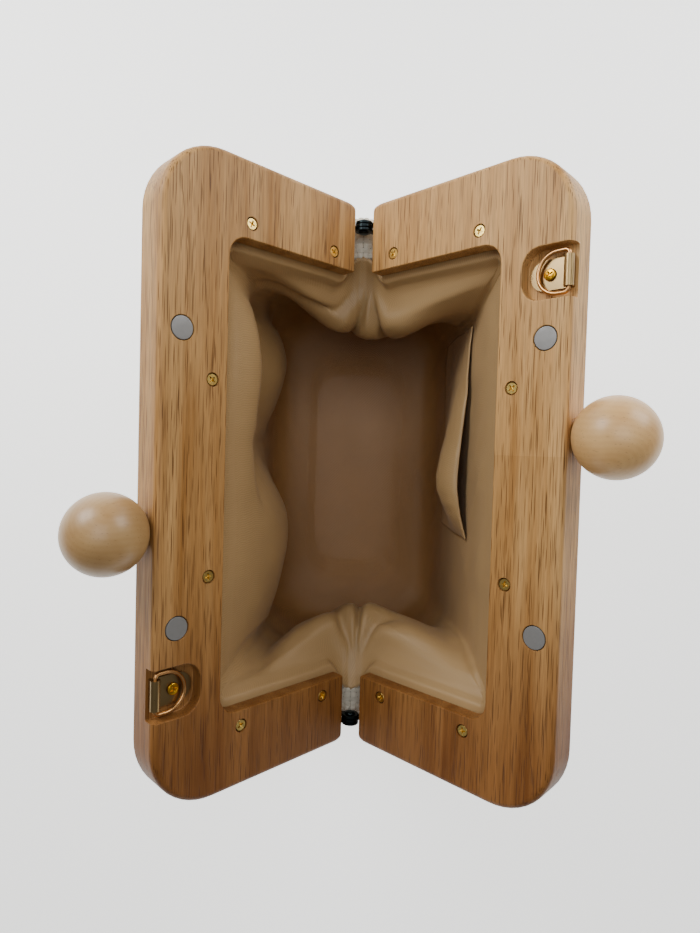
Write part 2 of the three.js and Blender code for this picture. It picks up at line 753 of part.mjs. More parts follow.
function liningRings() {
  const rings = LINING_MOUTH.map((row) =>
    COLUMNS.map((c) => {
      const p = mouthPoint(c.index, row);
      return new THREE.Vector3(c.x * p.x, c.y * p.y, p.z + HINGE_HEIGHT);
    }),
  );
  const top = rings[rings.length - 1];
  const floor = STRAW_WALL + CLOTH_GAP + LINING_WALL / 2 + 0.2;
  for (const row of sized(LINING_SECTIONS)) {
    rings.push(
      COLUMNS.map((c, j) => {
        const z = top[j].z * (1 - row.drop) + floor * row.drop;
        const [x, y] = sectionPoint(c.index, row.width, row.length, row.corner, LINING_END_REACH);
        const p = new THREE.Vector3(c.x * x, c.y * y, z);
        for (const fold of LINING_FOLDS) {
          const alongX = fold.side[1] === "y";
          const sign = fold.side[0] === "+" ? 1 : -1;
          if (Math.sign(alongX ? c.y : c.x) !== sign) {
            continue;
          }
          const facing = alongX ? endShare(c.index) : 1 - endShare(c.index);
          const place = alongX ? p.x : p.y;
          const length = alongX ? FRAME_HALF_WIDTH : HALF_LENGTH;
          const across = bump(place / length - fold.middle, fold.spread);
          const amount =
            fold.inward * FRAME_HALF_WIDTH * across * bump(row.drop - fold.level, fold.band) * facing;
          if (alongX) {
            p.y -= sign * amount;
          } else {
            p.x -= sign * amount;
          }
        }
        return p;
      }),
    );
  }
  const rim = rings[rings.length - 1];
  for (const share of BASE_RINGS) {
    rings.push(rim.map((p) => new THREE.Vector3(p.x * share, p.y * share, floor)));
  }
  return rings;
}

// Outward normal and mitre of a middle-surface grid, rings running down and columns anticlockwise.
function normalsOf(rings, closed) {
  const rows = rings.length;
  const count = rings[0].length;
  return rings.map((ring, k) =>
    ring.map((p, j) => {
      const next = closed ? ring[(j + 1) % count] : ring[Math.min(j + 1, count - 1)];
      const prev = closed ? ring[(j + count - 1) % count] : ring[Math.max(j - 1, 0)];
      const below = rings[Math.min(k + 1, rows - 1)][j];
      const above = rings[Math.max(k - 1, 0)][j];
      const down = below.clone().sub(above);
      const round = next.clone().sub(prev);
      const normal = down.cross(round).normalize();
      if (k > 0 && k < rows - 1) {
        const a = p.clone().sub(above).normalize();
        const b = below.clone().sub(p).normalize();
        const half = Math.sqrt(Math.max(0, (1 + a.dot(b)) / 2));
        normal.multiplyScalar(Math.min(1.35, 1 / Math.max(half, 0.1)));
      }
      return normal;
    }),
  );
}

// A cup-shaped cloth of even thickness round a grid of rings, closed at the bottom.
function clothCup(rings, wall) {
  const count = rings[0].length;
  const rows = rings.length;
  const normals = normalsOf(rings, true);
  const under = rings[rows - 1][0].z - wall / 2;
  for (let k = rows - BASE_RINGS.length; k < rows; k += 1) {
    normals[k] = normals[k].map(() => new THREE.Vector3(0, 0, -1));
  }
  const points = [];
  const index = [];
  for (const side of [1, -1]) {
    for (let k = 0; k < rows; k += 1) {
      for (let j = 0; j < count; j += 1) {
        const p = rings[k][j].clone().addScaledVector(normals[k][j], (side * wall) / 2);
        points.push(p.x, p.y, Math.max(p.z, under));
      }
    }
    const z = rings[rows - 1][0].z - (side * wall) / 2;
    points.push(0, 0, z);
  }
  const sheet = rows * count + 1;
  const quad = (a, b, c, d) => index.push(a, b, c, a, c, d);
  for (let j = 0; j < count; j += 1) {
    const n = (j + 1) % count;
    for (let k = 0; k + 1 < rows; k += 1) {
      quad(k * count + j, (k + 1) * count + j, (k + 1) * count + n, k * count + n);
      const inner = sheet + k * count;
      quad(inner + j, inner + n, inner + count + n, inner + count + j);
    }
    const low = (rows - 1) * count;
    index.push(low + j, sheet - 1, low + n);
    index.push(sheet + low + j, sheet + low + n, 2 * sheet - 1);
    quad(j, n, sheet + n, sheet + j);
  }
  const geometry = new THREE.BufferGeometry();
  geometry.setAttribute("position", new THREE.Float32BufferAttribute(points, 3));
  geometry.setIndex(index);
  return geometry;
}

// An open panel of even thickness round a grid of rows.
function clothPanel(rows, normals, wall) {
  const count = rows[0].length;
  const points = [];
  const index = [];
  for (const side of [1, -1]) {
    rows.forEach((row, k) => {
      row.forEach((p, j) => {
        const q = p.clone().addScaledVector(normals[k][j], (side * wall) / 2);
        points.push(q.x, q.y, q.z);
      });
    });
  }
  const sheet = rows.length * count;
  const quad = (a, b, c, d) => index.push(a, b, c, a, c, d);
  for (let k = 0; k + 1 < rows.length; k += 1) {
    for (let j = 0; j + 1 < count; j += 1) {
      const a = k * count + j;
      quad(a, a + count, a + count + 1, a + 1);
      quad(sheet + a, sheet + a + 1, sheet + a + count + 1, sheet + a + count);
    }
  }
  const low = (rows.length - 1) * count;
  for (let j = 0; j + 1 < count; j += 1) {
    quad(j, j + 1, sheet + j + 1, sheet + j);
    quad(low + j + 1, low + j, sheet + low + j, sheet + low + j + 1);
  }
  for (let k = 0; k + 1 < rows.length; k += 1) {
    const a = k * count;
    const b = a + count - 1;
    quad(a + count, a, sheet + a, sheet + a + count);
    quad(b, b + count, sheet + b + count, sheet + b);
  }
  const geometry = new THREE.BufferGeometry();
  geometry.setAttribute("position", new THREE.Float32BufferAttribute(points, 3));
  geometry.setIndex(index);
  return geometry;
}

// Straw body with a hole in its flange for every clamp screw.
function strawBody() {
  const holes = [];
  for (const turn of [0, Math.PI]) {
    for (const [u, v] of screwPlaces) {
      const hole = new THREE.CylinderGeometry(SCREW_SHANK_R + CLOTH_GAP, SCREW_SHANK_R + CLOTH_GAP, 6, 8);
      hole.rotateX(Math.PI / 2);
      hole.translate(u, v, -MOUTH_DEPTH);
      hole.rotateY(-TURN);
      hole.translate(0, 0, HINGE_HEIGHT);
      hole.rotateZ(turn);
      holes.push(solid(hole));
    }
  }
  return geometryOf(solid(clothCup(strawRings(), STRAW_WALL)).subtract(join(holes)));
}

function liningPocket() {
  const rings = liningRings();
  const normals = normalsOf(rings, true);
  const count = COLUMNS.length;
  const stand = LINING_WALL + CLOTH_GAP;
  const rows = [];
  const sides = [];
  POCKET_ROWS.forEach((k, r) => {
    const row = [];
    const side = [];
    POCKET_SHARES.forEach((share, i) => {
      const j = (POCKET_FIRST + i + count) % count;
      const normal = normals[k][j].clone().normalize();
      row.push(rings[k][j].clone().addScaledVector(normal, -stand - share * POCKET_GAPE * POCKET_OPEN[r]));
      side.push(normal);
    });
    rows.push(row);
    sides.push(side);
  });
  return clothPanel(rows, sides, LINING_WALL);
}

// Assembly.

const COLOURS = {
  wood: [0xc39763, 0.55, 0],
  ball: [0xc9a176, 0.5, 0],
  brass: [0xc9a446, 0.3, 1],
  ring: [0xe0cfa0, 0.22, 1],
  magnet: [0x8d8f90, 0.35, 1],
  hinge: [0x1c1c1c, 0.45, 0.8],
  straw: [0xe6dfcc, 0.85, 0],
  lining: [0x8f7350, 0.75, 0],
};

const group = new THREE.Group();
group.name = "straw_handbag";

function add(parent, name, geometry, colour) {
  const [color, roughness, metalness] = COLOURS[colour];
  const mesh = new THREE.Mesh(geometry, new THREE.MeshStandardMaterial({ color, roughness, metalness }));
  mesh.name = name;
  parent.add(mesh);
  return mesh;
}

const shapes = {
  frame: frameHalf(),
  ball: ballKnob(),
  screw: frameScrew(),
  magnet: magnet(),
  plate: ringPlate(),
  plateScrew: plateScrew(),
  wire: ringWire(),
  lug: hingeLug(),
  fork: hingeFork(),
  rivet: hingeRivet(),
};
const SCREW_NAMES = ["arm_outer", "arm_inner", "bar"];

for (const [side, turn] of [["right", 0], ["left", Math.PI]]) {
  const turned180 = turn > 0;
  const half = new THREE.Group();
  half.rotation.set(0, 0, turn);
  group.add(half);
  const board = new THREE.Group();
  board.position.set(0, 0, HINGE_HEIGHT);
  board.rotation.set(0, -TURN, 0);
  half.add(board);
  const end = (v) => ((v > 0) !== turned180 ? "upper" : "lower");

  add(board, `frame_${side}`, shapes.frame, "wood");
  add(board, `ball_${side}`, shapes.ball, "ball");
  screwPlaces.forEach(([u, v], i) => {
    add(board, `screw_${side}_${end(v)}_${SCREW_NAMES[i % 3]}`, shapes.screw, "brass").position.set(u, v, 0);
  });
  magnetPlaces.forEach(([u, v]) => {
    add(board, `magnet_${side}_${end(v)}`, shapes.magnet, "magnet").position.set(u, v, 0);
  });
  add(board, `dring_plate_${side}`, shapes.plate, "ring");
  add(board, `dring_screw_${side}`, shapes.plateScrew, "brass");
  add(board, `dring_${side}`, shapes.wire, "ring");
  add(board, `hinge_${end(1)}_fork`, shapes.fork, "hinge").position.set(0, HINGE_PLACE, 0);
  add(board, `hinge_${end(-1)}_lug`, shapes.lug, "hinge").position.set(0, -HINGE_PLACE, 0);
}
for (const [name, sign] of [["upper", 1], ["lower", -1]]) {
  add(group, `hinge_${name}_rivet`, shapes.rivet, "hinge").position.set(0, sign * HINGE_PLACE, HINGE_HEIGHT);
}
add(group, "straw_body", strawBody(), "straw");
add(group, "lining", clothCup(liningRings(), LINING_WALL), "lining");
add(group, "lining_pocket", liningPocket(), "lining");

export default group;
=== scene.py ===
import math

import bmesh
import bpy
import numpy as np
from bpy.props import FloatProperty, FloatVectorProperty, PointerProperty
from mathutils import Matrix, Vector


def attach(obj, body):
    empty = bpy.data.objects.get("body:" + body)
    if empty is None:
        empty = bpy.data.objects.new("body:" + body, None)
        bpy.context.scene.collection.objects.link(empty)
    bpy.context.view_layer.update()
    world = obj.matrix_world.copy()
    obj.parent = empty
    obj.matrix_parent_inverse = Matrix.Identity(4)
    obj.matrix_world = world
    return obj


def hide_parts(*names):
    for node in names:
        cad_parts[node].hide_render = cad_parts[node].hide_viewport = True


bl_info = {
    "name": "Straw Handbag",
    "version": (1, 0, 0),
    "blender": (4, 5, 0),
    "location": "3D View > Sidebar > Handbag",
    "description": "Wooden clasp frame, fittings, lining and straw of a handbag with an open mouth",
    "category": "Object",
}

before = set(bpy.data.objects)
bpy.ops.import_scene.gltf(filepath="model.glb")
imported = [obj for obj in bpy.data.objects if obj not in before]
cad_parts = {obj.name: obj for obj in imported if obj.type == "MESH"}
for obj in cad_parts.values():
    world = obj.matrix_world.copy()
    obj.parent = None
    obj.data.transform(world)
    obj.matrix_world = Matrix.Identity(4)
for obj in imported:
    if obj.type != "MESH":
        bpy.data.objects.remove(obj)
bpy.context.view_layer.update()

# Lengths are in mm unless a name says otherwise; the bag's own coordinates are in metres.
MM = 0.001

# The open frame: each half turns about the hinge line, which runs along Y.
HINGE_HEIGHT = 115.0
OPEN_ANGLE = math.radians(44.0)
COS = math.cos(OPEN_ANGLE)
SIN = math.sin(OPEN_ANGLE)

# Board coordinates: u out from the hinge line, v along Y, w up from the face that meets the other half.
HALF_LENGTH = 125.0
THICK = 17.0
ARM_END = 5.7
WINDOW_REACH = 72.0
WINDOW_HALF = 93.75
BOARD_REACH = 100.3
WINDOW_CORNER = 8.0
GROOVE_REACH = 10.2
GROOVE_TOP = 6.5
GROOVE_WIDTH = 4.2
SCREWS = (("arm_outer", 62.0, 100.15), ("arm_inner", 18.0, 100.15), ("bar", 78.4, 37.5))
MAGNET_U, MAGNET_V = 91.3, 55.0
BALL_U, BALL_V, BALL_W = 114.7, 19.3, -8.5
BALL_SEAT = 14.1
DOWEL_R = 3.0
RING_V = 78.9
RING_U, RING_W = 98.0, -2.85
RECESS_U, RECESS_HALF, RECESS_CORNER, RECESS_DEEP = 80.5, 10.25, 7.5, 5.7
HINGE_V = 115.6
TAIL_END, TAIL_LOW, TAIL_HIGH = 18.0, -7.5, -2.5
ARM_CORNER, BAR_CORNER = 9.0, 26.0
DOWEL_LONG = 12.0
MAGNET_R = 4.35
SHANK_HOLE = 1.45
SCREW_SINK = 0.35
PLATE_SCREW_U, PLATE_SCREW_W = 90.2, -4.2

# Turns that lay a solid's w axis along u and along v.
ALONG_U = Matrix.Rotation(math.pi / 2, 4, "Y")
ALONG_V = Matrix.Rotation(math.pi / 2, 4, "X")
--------
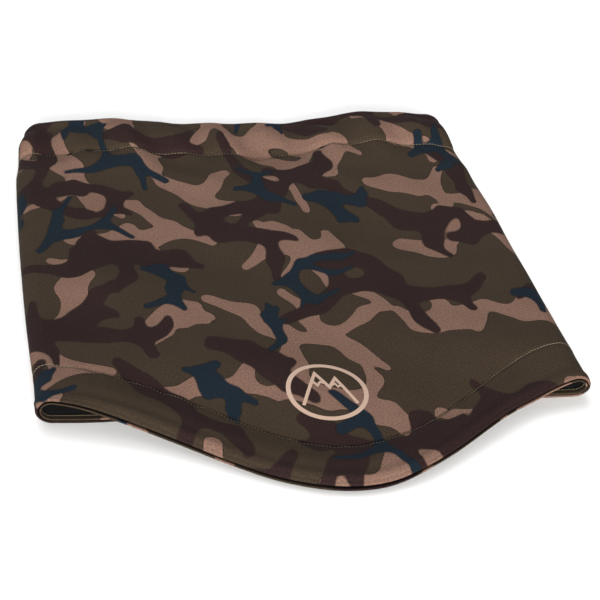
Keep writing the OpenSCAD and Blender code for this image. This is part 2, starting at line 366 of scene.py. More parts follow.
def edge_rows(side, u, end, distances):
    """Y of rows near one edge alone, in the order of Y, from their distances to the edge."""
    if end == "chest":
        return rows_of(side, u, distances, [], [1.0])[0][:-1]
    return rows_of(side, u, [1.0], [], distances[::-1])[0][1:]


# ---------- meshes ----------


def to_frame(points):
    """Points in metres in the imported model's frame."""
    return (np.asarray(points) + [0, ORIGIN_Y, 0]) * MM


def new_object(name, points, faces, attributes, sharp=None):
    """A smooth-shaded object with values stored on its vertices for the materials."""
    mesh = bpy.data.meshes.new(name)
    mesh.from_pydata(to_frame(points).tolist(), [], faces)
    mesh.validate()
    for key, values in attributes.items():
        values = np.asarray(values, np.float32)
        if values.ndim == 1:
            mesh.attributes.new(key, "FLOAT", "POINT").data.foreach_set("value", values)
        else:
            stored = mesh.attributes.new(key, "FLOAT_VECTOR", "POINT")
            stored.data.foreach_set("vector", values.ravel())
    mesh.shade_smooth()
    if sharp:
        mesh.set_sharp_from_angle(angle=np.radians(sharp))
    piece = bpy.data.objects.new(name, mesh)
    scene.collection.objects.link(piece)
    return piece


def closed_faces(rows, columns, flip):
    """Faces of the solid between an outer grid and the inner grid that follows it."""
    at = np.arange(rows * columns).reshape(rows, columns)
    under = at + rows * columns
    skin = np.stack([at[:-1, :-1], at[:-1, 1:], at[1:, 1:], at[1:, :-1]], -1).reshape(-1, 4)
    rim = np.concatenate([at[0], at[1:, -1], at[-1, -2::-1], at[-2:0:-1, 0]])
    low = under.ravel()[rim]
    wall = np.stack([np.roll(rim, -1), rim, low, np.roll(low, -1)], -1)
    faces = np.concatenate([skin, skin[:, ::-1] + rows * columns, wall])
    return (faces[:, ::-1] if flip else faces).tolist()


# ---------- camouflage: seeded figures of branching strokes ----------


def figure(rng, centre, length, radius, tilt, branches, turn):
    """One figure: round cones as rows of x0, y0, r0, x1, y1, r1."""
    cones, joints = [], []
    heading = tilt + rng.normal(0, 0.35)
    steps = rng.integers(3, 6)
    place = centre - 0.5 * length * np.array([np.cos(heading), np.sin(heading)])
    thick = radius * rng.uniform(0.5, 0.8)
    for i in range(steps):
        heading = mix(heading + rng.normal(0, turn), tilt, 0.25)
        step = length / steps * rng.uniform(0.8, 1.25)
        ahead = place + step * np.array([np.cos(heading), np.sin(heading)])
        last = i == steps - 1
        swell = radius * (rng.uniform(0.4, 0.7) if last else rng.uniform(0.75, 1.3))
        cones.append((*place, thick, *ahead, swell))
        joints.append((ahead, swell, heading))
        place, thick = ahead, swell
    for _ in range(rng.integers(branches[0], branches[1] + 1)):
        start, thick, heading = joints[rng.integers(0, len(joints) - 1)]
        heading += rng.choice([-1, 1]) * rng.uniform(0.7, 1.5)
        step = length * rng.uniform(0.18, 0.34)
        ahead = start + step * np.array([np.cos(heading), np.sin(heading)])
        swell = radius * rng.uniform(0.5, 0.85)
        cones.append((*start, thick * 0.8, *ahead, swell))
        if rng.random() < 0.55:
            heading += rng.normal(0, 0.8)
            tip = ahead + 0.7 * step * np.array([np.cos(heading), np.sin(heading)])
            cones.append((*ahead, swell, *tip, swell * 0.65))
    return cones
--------
▶ **INSTRUCTION**: Take the line containing "for node in" and the line containing "obj.data.transform(world)". Write out both and all lines between, exactly, and nothing more.

▶ **EXERCISE ANSWER**:
    for node in names:
        cad_parts[node].hide_render = cad_parts[node].hide_viewport = True


bl_info = {
    "name": "Straw Handbag",
    "version": (1, 0, 0),
    "blender": (4, 5, 0),
    "location": "3D View > Sidebar > Handbag",
    "description": "Wooden clasp frame, fittings, lining and straw of a handbag with an open mouth",
    "category": "Object",
}

before = set(bpy.data.objects)
bpy.ops.import_scene.gltf(filepath="model.glb")
imported = [obj for obj in bpy.data.objects if obj not in before]
cad_parts = {obj.name: obj for obj in imported if obj.type == "MESH"}
for obj in cad_parts.values():
    world = obj.matrix_world.copy()
    obj.parent = None
    obj.data.transform(world)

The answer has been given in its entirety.